◆ Problem details ◆
Output every line below without omitting or altering anything.
┄┄┄┄┄┄┄┄┄┄
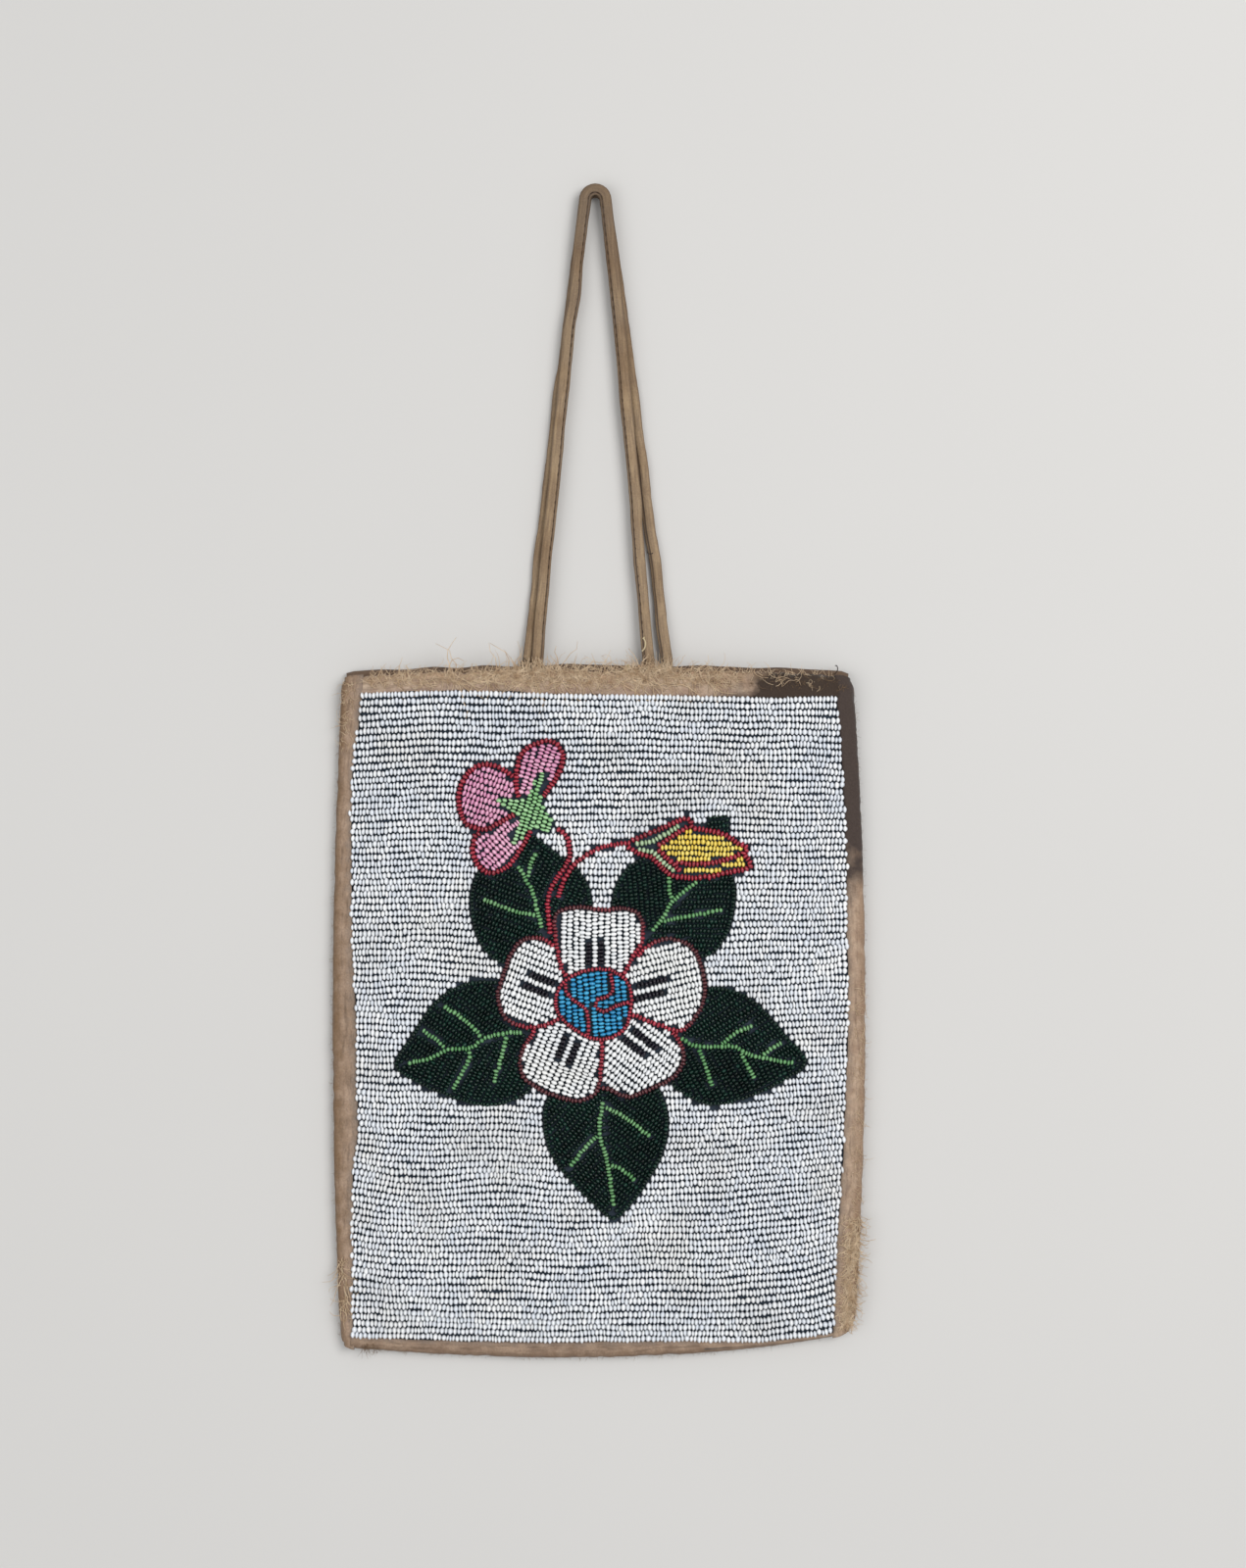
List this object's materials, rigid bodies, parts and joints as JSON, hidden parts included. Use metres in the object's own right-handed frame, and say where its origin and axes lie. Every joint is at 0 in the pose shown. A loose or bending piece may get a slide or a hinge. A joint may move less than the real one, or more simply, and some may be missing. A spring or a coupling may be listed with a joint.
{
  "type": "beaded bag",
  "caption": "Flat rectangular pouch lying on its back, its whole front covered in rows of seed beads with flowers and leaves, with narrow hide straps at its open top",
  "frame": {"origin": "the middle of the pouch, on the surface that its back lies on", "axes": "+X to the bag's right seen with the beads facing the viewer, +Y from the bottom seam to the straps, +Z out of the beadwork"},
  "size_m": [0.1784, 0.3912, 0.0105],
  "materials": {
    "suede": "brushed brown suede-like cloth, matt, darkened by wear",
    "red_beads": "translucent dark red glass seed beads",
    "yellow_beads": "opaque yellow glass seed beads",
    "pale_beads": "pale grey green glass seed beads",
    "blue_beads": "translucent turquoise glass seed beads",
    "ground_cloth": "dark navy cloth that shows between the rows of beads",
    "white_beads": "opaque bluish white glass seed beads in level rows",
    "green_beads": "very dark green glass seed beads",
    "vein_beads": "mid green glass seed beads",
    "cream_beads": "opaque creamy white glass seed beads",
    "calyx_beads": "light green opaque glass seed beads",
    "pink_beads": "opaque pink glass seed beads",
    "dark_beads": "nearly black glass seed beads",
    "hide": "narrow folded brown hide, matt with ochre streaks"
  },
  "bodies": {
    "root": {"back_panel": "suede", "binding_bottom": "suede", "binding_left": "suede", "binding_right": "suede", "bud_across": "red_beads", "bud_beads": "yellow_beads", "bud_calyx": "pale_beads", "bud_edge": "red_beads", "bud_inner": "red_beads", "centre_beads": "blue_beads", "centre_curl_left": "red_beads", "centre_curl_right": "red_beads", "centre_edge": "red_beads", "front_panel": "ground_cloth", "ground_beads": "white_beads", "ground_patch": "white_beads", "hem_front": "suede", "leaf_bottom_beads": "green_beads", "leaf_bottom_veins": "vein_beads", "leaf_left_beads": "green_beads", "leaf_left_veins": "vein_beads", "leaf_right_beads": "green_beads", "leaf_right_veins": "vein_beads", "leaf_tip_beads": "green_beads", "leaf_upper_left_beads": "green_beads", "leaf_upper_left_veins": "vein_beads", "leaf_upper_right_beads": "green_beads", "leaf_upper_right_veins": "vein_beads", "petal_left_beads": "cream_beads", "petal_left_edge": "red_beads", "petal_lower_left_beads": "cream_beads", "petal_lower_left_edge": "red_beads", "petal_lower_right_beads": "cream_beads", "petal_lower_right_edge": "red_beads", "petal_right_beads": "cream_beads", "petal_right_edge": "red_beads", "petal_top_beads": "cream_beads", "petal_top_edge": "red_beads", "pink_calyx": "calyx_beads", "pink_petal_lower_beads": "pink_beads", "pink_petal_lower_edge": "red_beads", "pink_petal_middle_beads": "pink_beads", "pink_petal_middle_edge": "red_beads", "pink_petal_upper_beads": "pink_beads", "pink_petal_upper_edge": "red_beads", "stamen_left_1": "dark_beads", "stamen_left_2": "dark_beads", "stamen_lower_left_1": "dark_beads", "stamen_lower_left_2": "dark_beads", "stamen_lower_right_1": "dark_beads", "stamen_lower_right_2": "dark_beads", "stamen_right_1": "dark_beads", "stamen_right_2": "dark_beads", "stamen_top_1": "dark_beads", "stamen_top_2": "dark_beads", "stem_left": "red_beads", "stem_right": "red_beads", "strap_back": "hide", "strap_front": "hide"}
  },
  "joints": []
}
┄┄┄┄┄┄┄┄┄┄
◆ Reply ◆
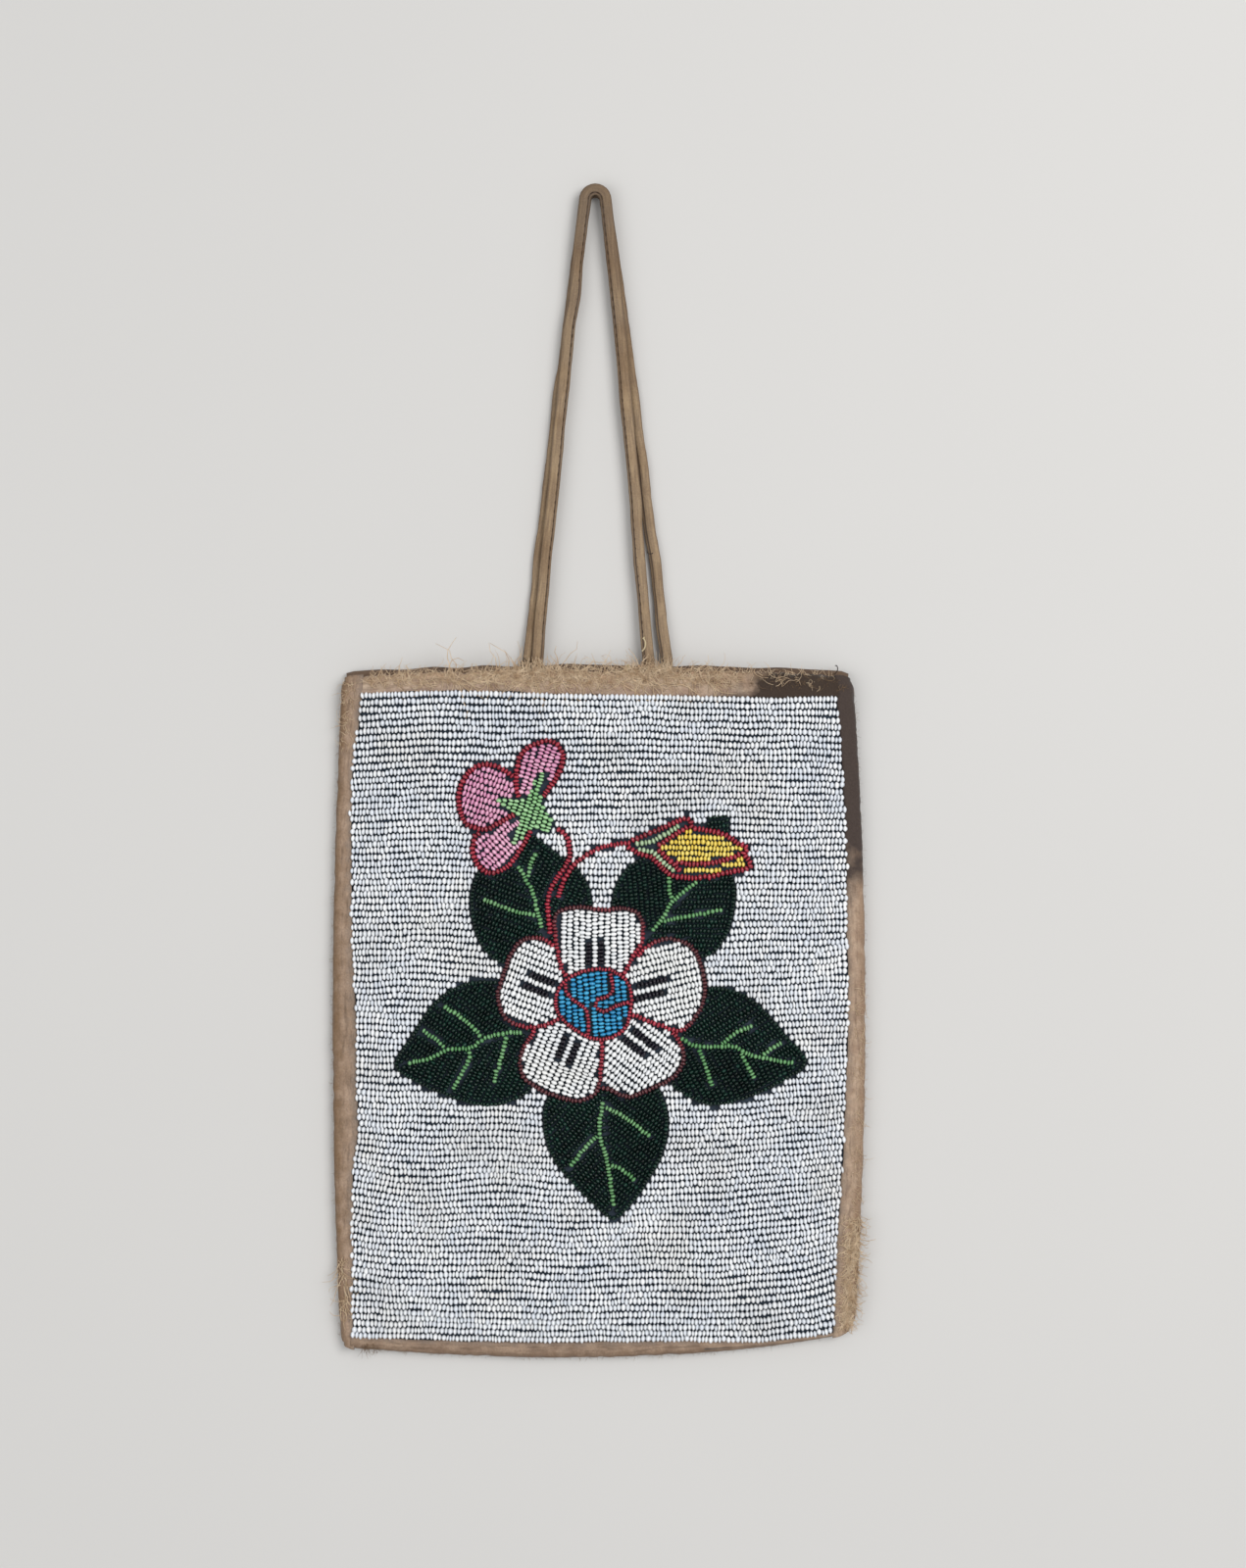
List this object's materials, rigid bodies, parts and joints as JSON, hidden parts included. Use metres in the object's own right-handed frame, and say where its origin and axes lie. Every joint is at 0 in the pose shown. A loose or bending piece may get a slide or a hinge. A joint may move less than the real one, or more simply, and some may be missing. A spring or a coupling may be listed with a joint.
{
  "type": "beaded bag",
  "caption": "Flat rectangular pouch lying on its back, its whole front covered in rows of seed beads with flowers and leaves, with narrow hide straps at its open top",
  "frame": {"origin": "the middle of the pouch, on the surface that its back lies on", "axes": "+X to the bag's right seen with the beads facing the viewer, +Y from the bottom seam to the straps, +Z out of the beadwork"},
  "size_m": [0.1784, 0.3912, 0.0105],
  "materials": {
    "suede": "brushed brown suede-like cloth, matt, darkened by wear",
    "red_beads": "translucent dark red glass seed beads",
    "yellow_beads": "opaque yellow glass seed beads",
    "pale_beads": "pale grey green glass seed beads",
    "blue_beads": "translucent turquoise glass seed beads",
    "ground_cloth": "dark navy cloth that shows between the rows of beads",
    "white_beads": "opaque bluish white glass seed beads in level rows",
    "green_beads": "very dark green glass seed beads",
    "vein_beads": "mid green glass seed beads",
    "cream_beads": "opaque creamy white glass seed beads",
    "calyx_beads": "light green opaque glass seed beads",
    "pink_beads": "opaque pink glass seed beads",
    "dark_beads": "nearly black glass seed beads",
    "hide": "narrow folded brown hide, matt with ochre streaks"
  },
  "bodies": {
    "root": {"back_panel": "suede", "binding_bottom": "suede", "binding_left": "suede", "binding_right": "suede", "bud_across": "red_beads", "bud_beads": "yellow_beads", "bud_calyx": "pale_beads", "bud_edge": "red_beads", "bud_inner": "red_beads", "centre_beads": "blue_beads", "centre_curl_left": "red_beads", "centre_curl_right": "red_beads", "centre_edge": "red_beads", "front_panel": "ground_cloth", "ground_beads": "white_beads", "ground_patch": "white_beads", "hem_front": "suede", "leaf_bottom_beads": "green_beads", "leaf_bottom_veins": "vein_beads", "leaf_left_beads": "green_beads", "leaf_left_veins": "vein_beads", "leaf_right_beads": "green_beads", "leaf_right_veins": "vein_beads", "leaf_tip_beads": "green_beads", "leaf_upper_left_beads": "green_beads", "leaf_upper_left_veins": "vein_beads", "leaf_upper_right_beads": "green_beads", "leaf_upper_right_veins": "vein_beads", "petal_left_beads": "cream_beads", "petal_left_edge": "red_beads", "petal_lower_left_beads": "cream_beads", "petal_lower_left_edge": "red_beads", "petal_lower_right_beads": "cream_beads", "petal_lower_right_edge": "red_beads", "petal_right_beads": "cream_beads", "petal_right_edge": "red_beads", "petal_top_beads": "cream_beads", "petal_top_edge": "red_beads", "pink_calyx": "calyx_beads", "pink_petal_lower_beads": "pink_beads", "pink_petal_lower_edge": "red_beads", "pink_petal_middle_beads": "pink_beads", "pink_petal_middle_edge": "red_beads", "pink_petal_upper_beads": "pink_beads", "pink_petal_upper_edge": "red_beads", "stamen_left_1": "dark_beads", "stamen_left_2": "dark_beads", "stamen_lower_left_1": "dark_beads", "stamen_lower_left_2": "dark_beads", "stamen_lower_right_1": "dark_beads", "stamen_lower_right_2": "dark_beads", "stamen_right_1": "dark_beads", "stamen_right_2": "dark_beads", "stamen_top_1": "dark_beads", "stamen_top_2": "dark_beads", "stem_left": "red_beads", "stem_right": "red_beads", "strap_back": "hide", "strap_front": "hide"}
  },
  "joints": []
}